There are some bugs you can live with in a poker game, but the hand-comparison algorithm absolutely has to work.


@dw817, thanks for the kind words, and those sure are some tiny playing cards.


Yep, they really are, apLundell. Suuuper small. :)

Looking at the last set. Inspired by Scathe's post.

[8x8]

It's tricky to draw numbers and letters in a 4x4 pattern (except for the 10), but it can be done !


UPDATE :

  • Fixed hand comparator.
    There were two seperate bugs that could potentially prevent a tie from being properly detected. (One was a value that could go to zero, but I was checking for nil, the other, as @Scathe guessed, would sometimes allow it to try to compare "kickers" even when the winning hand consumed all five cards.)
  • Fixed "High Stakes Table" entry requirements
  • Minor graphics tweaks
  • Changed the name of one AI opponant.

Not Done :

  • Ship betting bug.
    I was unable to replicate this bug. If anyone can describe a situation where it always happens, or a way to force it to happen, I would be very grateful. The code that makes this decision is so simple, either the bug is incredibly subtle, or I'm being profoundly stupid.

Notes :
Sorry this took a little while. I'm not too fussed about most bugs, but a poker game can't live with a broken hand comparator, so I really wanted to get this out.


Fantastic game! I seem to have found a bug similar to the one above posted by Scathe.

In this dramatic round, there is a full house, kings over aces, on the board. I have another ace in my hand, though, so I was expecting to win with a better full house... right?

(Note that it wasn't even a tie, but rather I lost despite having the strictly better hand.)


Here's another one: why does Zorblax have three of a kind here? It looks like a full house, 66644.

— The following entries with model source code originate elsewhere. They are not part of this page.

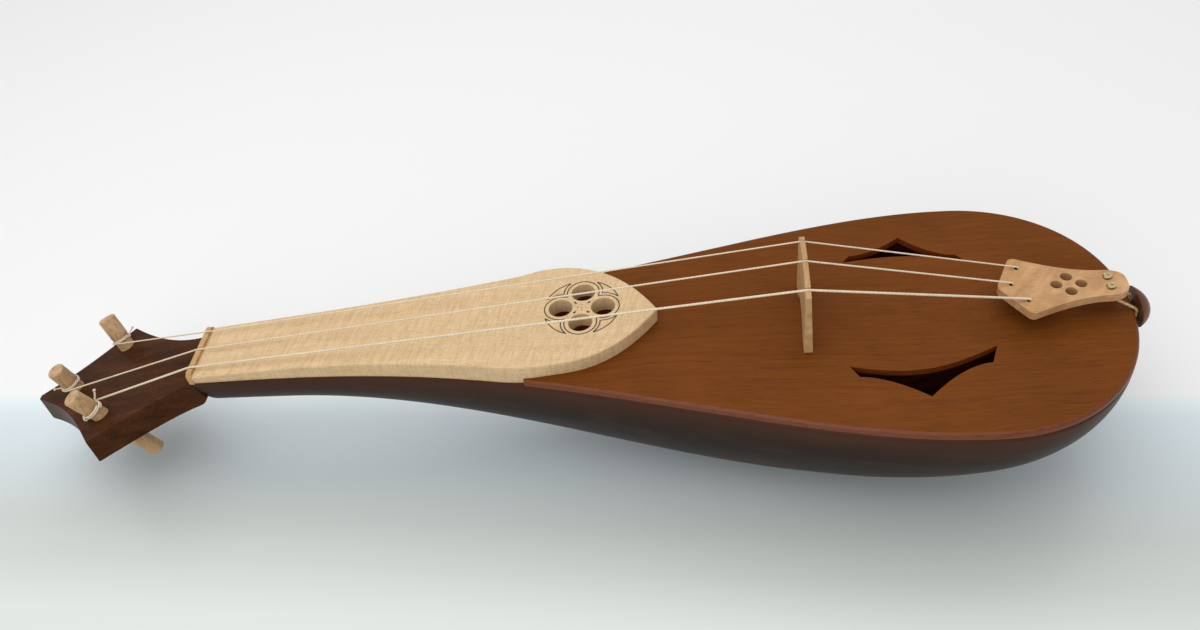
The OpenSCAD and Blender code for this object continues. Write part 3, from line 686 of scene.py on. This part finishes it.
# ---------------------------------------------------------------- Tail gut
# A loop of slightly thicker, yellower gut, knotted above the tailpiece. It drops through two holes,
# goes over the end of the soundboard and passes under the neck of the lug.
# The paler tone is the gut's own yellow. The darker tone is deeper than the gut itself: painted
# shade for the strand that lies in shadow by the lug, and the knots share it.
amber_gut = gut("thick_amber_gut", "#8C7048", "#D2BE8C", 0.3)
gut_d, gut_hole_y, gut_y = 1.4, 3.5, 5.3
gut_x = (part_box("tailpiece")[1].x - nut_x) * 1000 - 8.5
behind, under_neck = tail_end + 1.0, -10.5
half = np.array([(gut_x, gut_hole_y, tailpiece_top + 2.2), (gut_x, gut_hole_y, 8.4),
                 (behind, gut_y, 0.0), (behind, gut_y, under_neck), (behind, 0.0, under_neck)])
half = rounded_path(half, 1.6)
path = np.concatenate([half, half[-2::-1] * (1, -1, 1)])
turns = np.diff(path, axis=0)
path = path[np.r_[True, np.linalg.norm(turns, axis=1) > 1e-6]]
points, faces, uv = tube(path, gut_d, 16, upright=(0.9, 0.02, 0.43))
looped = piece("tail_gut_loop", placed(points), faces, amber_gut, lengthwise=uv)
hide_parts("tail_gut")

for name, side in (("far", 1), ("near", -1)):
    t = np.linspace(0, 2 * np.pi, 90, endpoint=False)
    knot = np.stack([gut_x + (1.2 + 0.45 * np.cos(3 * t)) * np.cos(2 * t),
                     side * gut_hole_y + (1.2 + 0.45 * np.cos(3 * t)) * np.sin(2 * t),
                     tailpiece_top + 1.0 + 0.4 * np.sin(3 * t)], -1)
    ahead = np.roll(knot, -1, 0) - np.roll(knot, 1, 0)
    ahead /= np.linalg.norm(ahead, axis=1, keepdims=True)
    normal = np.array((0, 0, 1.0)) - ahead * ahead[:, 2:3]
    normal /= np.linalg.norm(normal, axis=1, keepdims=True)
    a = np.linspace(0, 2 * np.pi, 10, endpoint=False)[:, None]
    ring = (knot[:, None] + 0.6 * (normal[:, None] * np.cos(a)
                                    + np.cross(ahead, normal)[:, None] * np.sin(a)))
    faces = grid_faces(90, 10, round_rows=True, round_columns=True)[:, ::-1]
    tied = piece("knot_on_tailpiece_" + name, placed(ring), faces, amber_gut,
                 lengthwise=np.zeros((faces.size, 2)))
    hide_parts("tail_gut_knot_" + name)
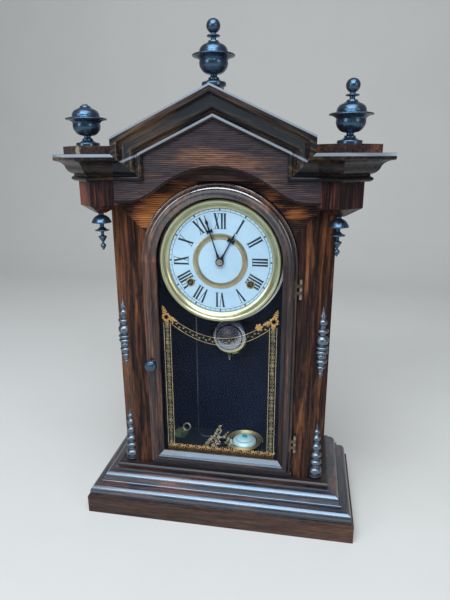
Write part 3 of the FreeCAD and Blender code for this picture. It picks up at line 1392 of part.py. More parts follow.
def make_key():
    barrel_top = floor_top + key_barrel_length
    barrel = rod(Vector(key_x, key_y, floor_top), Vector(key_x, key_y, barrel_top), key_barrel_radius)
    half = key_peg_side / 2 + key_square_gap
    socket = box(key_x - half, key_x + half, key_y - half, key_y + half, floor_top - overrun,
                 floor_top + key_peg_height + running_gap)
    centre = Vector(key_x + key_bow_shift, key_y, barrel_top + key_bow_rise)
    tilt = math.radians(key_bow_tilt)
    bow = Part.makeTorus(key_bow_radius, key_bow_wire, centre, Vector(0, -math.cos(tilt), math.sin(tilt)))
    way = unit(Vector(key_x, key_y, barrel_top) - centre)
    stem = rod(Vector(key_x, key_y, barrel_top - overrun), centre + way * key_bow_radius, key_stem_radius)
    save("winding_key", barrel.cut(socket).multiFuse([stem, bow]))


make_base()
make_case_walls()
make_front_frame()
make_crown()
make_gable()
make_top_ornaments()
make_split_turnings()
make_door()
make_hinges()
make_dial()
nut_front = make_hands()
make_centre_arbor(nut_front)
minute_pinion_front = make_minute_wheel()
make_trains()
make_anchor()
make_plates(minute_pinion_front)
make_pillars()
make_springs()
make_pendulum()
make_hammer()
make_gong()
make_key()
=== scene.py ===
import math
from collections import namedtuple

import bmesh
import bpy
from mathutils import Matrix, Vector


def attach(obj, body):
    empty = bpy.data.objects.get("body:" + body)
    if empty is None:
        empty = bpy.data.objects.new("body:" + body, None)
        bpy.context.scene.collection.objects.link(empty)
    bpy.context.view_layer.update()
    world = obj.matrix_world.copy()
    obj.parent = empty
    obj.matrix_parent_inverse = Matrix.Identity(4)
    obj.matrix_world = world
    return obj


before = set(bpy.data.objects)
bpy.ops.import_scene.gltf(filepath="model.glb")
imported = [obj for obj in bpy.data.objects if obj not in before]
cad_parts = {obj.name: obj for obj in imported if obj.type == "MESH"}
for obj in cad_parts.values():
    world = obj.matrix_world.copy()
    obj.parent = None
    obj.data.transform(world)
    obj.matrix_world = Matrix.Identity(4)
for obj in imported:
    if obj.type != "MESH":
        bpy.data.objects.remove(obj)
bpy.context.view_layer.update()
mm = 0.001

# Camera, as the clock was photographed
camera_place = Vector((104.0, -572.0, 460.0)) * mm
camera_forward = Vector((-0.1657, 0.9442, -0.2832))
camera_up = Vector((-0.0448, 0.2809, 0.9590))
sensor_size = 36.0
focal_pixels = 484.0
picture_height = 600.0
nearest_seen = 10.0 * mm

# Lamps: name, place, target, size in m, power in W and colour
lamps = [
    ("ceiling", (0.0, -0.9, 2.1), (0, -0.1, 0.3), (1.9, 1.5), 52, (0.76, 0.88, 1.0)),
    ("tubes", (-0.1, -1.9, 1.9), (0, 0, 0.3), (2.2, 0.36), 36, (0.84, 0.92, 1.0)),
    ("window_left", (-1.3, -1.5, 0.9), (0, 0, 0.3), (0.5, 1.1), 9, (0.90, 0.95, 1.0)),
    ("room_right", (1.5, -1.2, 0.8), (0, 0, 0.3), (0.4, 0.9), 5, (1.0, 0.95, 0.88)),
]
room_colour = (0.82, 0.90, 1.0)
room_strength = 0.20

# Floor, in m: level from its front edge to the bend, round the bend and up as a wall
floor_half_width = 3.0
floor_front = -1.8
floor_bend = 1.2
bend_radius = 0.8
bend_steps = 16
wall_height = 2.4


def add_camera():
    data = bpy.data.cameras.new("photo_camera")
    data.sensor_width = sensor_size
    data.lens = focal_pixels / picture_height * sensor_size
    data.clip_start = nearest_seen
    camera = bpy.data.objects.new("photo_camera", data)
    bpy.context.collection.objects.link(camera)
    forward = camera_forward.normalized()
    right = forward.cross(camera_up).normalized()
    up = right.cross(forward)
    turn = Matrix((right, up, -forward)).transposed()
    camera.matrix_world = Matrix.Translation(camera_place) @ turn.to_4x4()
    bpy.context.scene.camera = camera


def add_area_lamp(name, place, target, size, power, colour):
    data = bpy.data.lights.new(name, "AREA")
    data.shape = "RECTANGLE"
    data.size, data.size_y = size
    data.energy = power
    data.color = colour
    lamp = bpy.data.objects.new(name, data)
    bpy.context.collection.objects.link(lamp)
    aim = (Vector(target) - Vector(place)).to_track_quat("-Z", "Y")
    lamp.matrix_world = Matrix.Translation(place) @ aim.to_matrix().to_4x4()


def add_light():
    for lamp in lamps:
        add_area_lamp(*lamp)
    world = bpy.data.worlds.new("studio")
    world.use_nodes = True
    back = world.node_tree.nodes["Background"]
    back.inputs["Color"].default_value = (*room_colour, 1)
    back.inputs["Strength"].default_value = room_strength
    bpy.context.scene.world = world
    bpy.context.scene.view_settings.view_transform = "Standard"


def of_kind(items, kind):
    return [item for item in items if isinstance(item, kind)]


def make_object(name, bm, material, weld_distance, smooth=False):
    """An object in its own place, with its doubles merged and its normals outward."""
    bmesh.ops.remove_doubles(bm, verts=bm.verts, dist=weld_distance)
    bmesh.ops.recalc_face_normals(bm, faces=bm.faces)
    mesh = bpy.data.meshes.new(name)
    bm.to_mesh(mesh)
    bm.free()
    if smooth:
        mesh.shade_smooth()
    mesh.materials.append(material)
    made = bpy.data.objects.new(name, mesh)
    bpy.context.collection.objects.link(made)
    return made


def add_stage(colour):
    """A plain floor that rises behind the clock in one sweep."""
    bm = bmesh.new()
    ends = [bm.verts.new((x, floor_front, 0.0)) for x in (-floor_half_width, floor_half_width)]
    line = bm.edges.new(ends)
    level = bmesh.ops.extrude_edge_only(bm, edges=[line])["geom"]
    verts = of_kind(level, bmesh.types.BMVert)
    edges = [edge for edge in of_kind(level, bmesh.types.BMEdge) if set(edge.verts) == set(verts)]
    bmesh.ops.translate(bm, verts=verts, vec=(0, floor_bend - floor_front, 0))
    sweep = bmesh.ops.spin(bm, geom=verts + edges, cent=(0, floor_bend, bend_radius), axis=(1, 0, 0),
                           dvec=(0, 0, 0), angle=math.radians(90), steps=bend_steps,
                           use_duplicate=False)["geom_last"]
    wall = bmesh.ops.extrude_edge_only(bm, edges=of_kind(sweep, bmesh.types.BMEdge))["geom"]
    bmesh.ops.translate(bm, verts=of_kind(wall, bmesh.types.BMVert), vec=(0, 0, wall_height))
    floor = make_object("floor", bm, colour, 1.0 * mm, smooth=True)


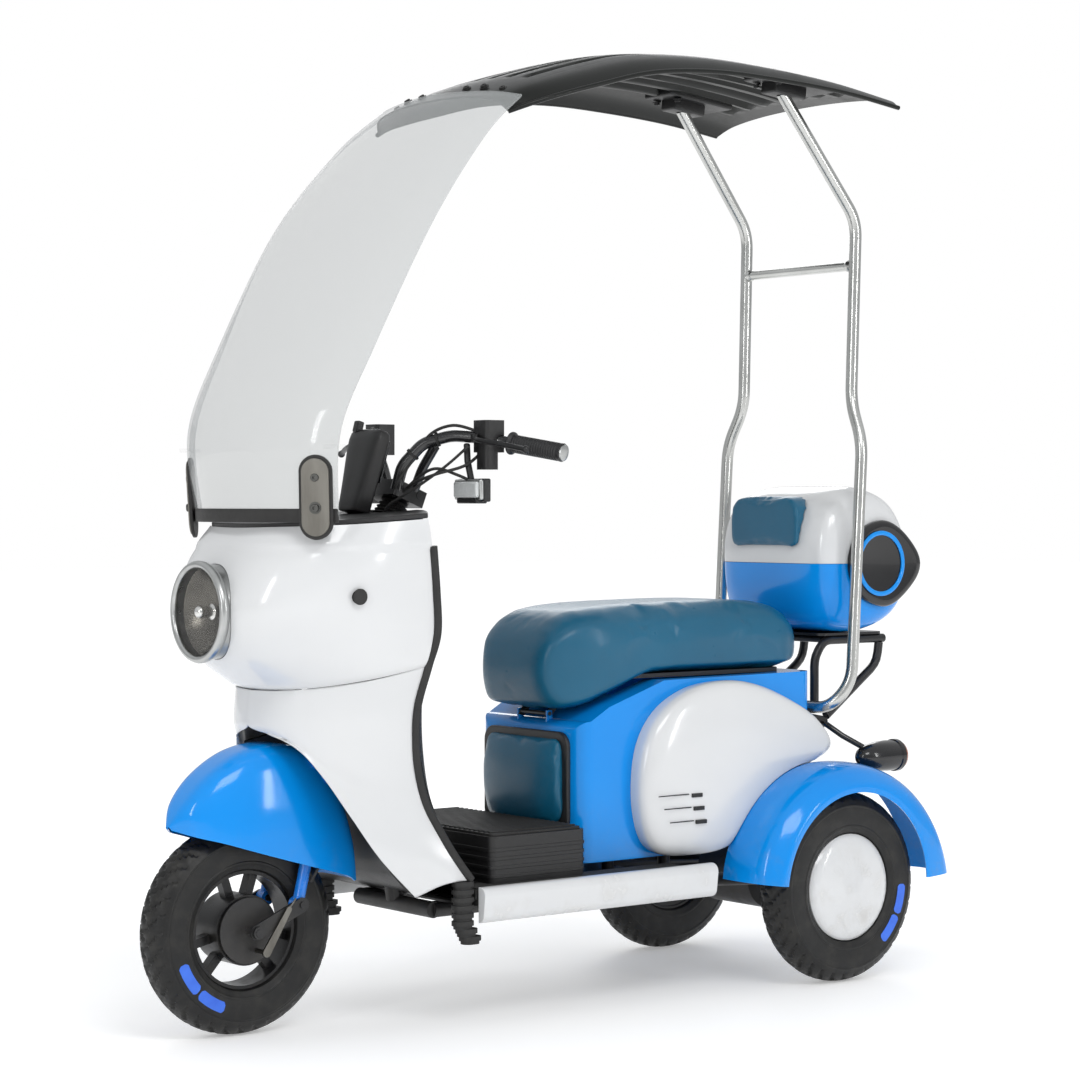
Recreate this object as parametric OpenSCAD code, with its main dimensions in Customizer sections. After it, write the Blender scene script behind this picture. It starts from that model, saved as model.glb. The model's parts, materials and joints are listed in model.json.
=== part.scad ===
// Three-wheeled mobility scooter with a windshield, a roof and a top box.
// Front faces -Y, the rider's left is +X, the ground is z = 0. Millimetres.

/* [Overall] */
// Distance between the front and rear axles
wheelbase = 1212; // [1120:2:1460]
// Distance between the rear wheels' centre planes
track = 524; // [500:2:640]
// Height of the roof's crown above the ground
roof_h = 1797; // [1500:1:2160]

/* [Wheels] */
// Radius of the three tyres
wheel_r = 186; // [176:1:192]
// Width of a tyre
tyre_w = 78; // [66:1:92]
// Radius of the rim's bead seat
rim_r = 104; // [90:1:112]
// Radius of the axles
axle_r = 7; // [5:0.5:9]

/* [Steering] */
// Rake of the steering axis from vertical, in degrees
rake = 22; // [15:1:26]
// Radius of the steering shaft
stem_r = 14; // [11:0.5:17]
// Radius of the handlebar tube
bar_r = 11; // [9:0.5:13]
// Outer radius of the grips
grip_r = 16.5; // [14:0.5:20]
// Length of a grip
grip_len = 110; // [90:1:130]

/* [Seat and box] */
// Width of the seat cushion
seat_w = 290; // [240:2:330]
// Thickness of the top box's walls
box_wall = 4; // [3:0.5:6]
// Width of the top box
box_w = 334; // [280:2:340]

/* [Roof] */
// Radius of the roof posts' tube
post_r = 12; // [9:0.5:14.5]
// Thickness of the windshield
glass_t = 4; // [3:0.5:6]
// Thickness of the roof shell
roof_t = 4; // [3:0.5:6]

/* [Fits] */
// Gap between pieces of different bodies
gap = 1; // [0.6:0.1:1.5]
// Gap between pieces that rest on each other
seat_gap = 0.3; // [0.2:0.05:0.5]
// Radial clearance of a running fit
run = 0.05; // [0.02:0.01:0.1]

/* [Hidden] */
$fn = 64;

// ---- Frame of reference ----
// Rear end of the top box, measured from the middle of the wheelbase
box_rear = 928;
// How far each axle has moved from the wheelbase that the points were drawn at
grow = (wheelbase - 1212) / 2;
// The model is centred between the front tyre and the top box
y_mid = -(box_rear + grow - wheelbase / 2 - wheel_r) / 2;

module front() translate([0, y_mid - grow, 0]) children();
module rear() translate([0, y_mid + grow, 0]) children();
module both_sides() {
  children();
  mirror([1, 0, 0]) children();
}

// A height above the deck, moved with the roof's height
function up(z) = z <= 905 ? z : 905 + (z - 905) * (roof_h - 905) / (1797 - 905);
function lift(P) = [for (row = P) [for (p = row) [p[0], p[1], up(p[2])]]];

// ---- Curves and surfaces ----
function arc(c, r, a0, a1, n = 12) =
  [for (i = [0:n]) let (a = a0 + (a1 - a0) * i / n) [c[0] + r * cos(a), c[1] + r * sin(a)]];
// A smooth curve through the points P, at u from 0 to len(P) - 1
function at(P, u) = let (n = len(P) - 1, i = min(floor(u), n - 1), f = u - i,
  a = P[max(i - 1, 0)], b = P[i], c = P[i + 1], d = P[min(i + 2, n)])
  0.5 * (2 * b + (c - a) * f + (2 * a - 5 * b + 4 * c - d) * f * f
    + (3 * b - 3 * c + d - a) * f * f * f);
function curve(P, m) = [for (k = [0:m]) at(P, k * (len(P) - 1) / m)];
// The same curve closed on itself
function ring(P, m) = let (n = len(P), Q = concat([P[n - 1]], P, [P[0], P[1]]))
  [for (k = [0:m - 1]) at(Q, 1 + k * n / m)];
function net(N, rows, cols) = curve([for (r = N) curve(r, cols)], rows);
function flip(p) = [-p[0], p[1], p[2]];
// A row that starts on the centre plane, with its mirror image before it
function whole(row) = concat([for (i = [len(row) - 1:-1:1]) flip(row[i])], row);
function normal(g, i, j) = let (
  a = g[min(i + 1, len(g) - 1)][j] - g[max(i - 1, 0)][j],
  b = g[i][min(j + 1, len(g[0]) - 1)] - g[i][max(j - 1, 0)], c = cross(a, b)) c / norm(c);

function sunk(g, t) = [for (i = [0:len(g) - 1]) [for (j = [0:len(g[0]) - 1]) g[i][j] - t * normal(g, i, j)]];
// A closed solid between the grid g and the grid h behind it
module between(g, h) {
  R = len(g);
  C = len(g[0]);
  K = R * C;
  polyhedron(concat([for (r = g) each r], [for (r = h) each r]), concat(
    [for (i = [0:R - 2], j = [0:C - 2]) let (a = i * C + j) each
      [[a, a + 1, a + C + 1], [a, a + C + 1, a + C],
       [K + a, K + a + C + 1, K + a + 1], [K + a, K + a + C, K + a + C + 1]]],
    [for (j = [0:C - 2]) let (a = j, b = (R - 1) * C + j) each
      [[a + 1, a, K + a], [a + 1, K + a, K + a + 1], [b, b + 1, K + b + 1], [b, K + b + 1, K + b]]],
    [for (i = [0:R - 2]) let (a = i * C, e = i * C + C - 1) each
      [[a, a + C, K + a + C], [a, K + a + C, K + a], [e + C, e, K + e], [e + C, K + e, K + e + C]]]));
}

// A sheet of thickness t under the grid g, on the side away from its normals
module shell(g, t) between(g, sunk(g, t));

// A closed solid through rings of equal length, each anticlockwise seen from the last ring's side
module loft(rings) {
  n = len(rings[0]);
  m = len(rings);
  polyhedron([for (r = rings) each r], concat(
    [[for (j = [0:n - 1]) j]],
    [for (i = [0:m - 2], j = [0:n - 1]) let (a = i * n + j, b = i * n + (j + 1) % n) each
      [[a, a + n, b + n], [a, b + n, b]]],
    [[for (j = [n - 1:-1:0]) (m - 1) * n + j]]));
}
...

I notice that the previous bug I posted also has a full house. It looks like it gets confused when there are two triplets, and fails to recognize the full house. So in the previous case, I'm guessing I lost because it treated my AAAKKK as a three of a kind.


1

Aha.

--fullhouse
if( triple~=0 ) then
  if( bxor(triple,pair) ~= 0 ) then 
    ...

Four of a kind is similar. Jelpi lost here because her hand was too good.